New diversification rules

Plans are limited in their ability to require participant investment in the plan sponsor’s publicly-traded securities.  Participants must be able to diversify employee contributions immediately. Those with 3 or more years of service must be permitted to diversify employer contributions. Generally, the changes are effective for plan years beginning after December 31, 2006.

Distributions to certain military/public service groups

Penalty tax relief for certain distributions to military and public safety personnel.  After active service ends, active duty participants will have up to two years to re-contribute the amounts they withdrew and receive a refund for taxes paid.

Direct rollovers from retirement plans to Roth IRAs

A direct rollover from a qualified retirement plan to a Roth IRA is allowed for those who meet the present law requirements for rollovers from a traditional IRA into a Roth IRA.  This is effective after December 31, 2007.

Accelerated vesting

Plans must ensure that their employer contributions vest at an accelerated rate.  At the minimum, plans must have 3-year cliff vesting or 6-year graded vesting.  Changes are generally effective for contributions made for plan years beginning after 2006.

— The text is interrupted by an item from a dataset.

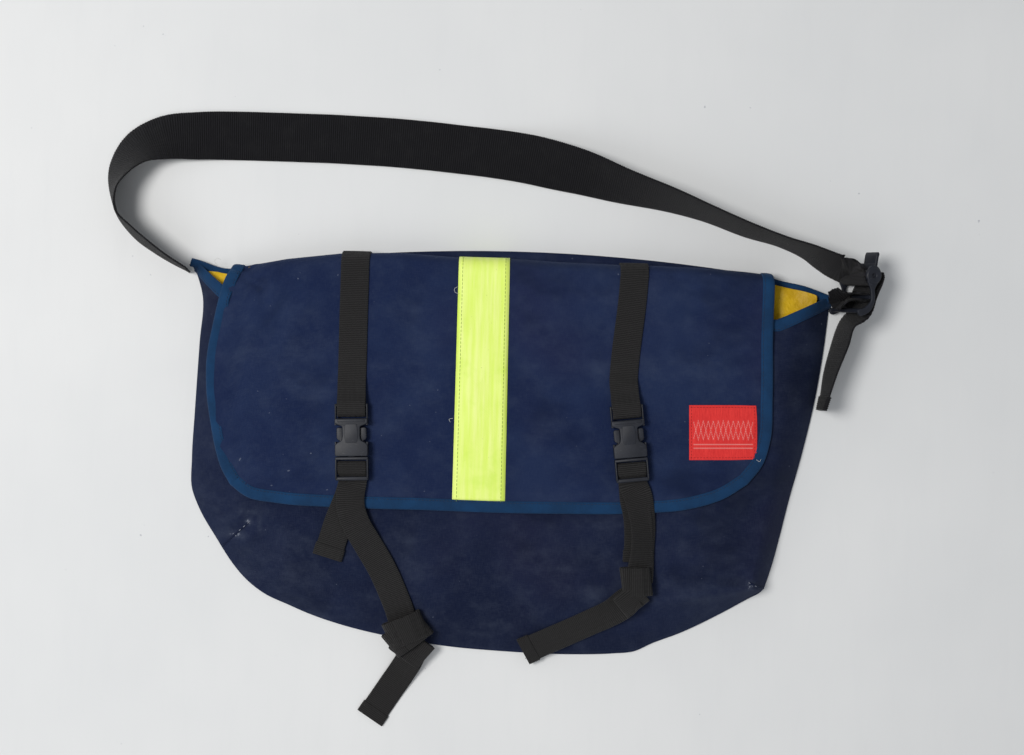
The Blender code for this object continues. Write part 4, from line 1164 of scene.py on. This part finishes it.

Periodic benefit statements

Participant-directed plans must issue quarterly statements.  This is generally effective for plan years beginning after 2006.  The Department of Labor is required to develop model benefit statements by August 17, 2007.  The participant or beneficiary may use electronic statements if reasonably accessible.

Distributions

Distributions may be made from a pension plan when a participant turns 62.

Saver’s Credit

Families with modest incomes will continue to benefit from this tax advantage.  Effective as of August 17, 2006.

Compliance

A plan must be amended to reflect the Act’s changes on or before the last day of the first plan year beginning on or after January 1, 2009. Governmental plans have until 2011. Operational compliance is mandated starting on the effective date of each provision.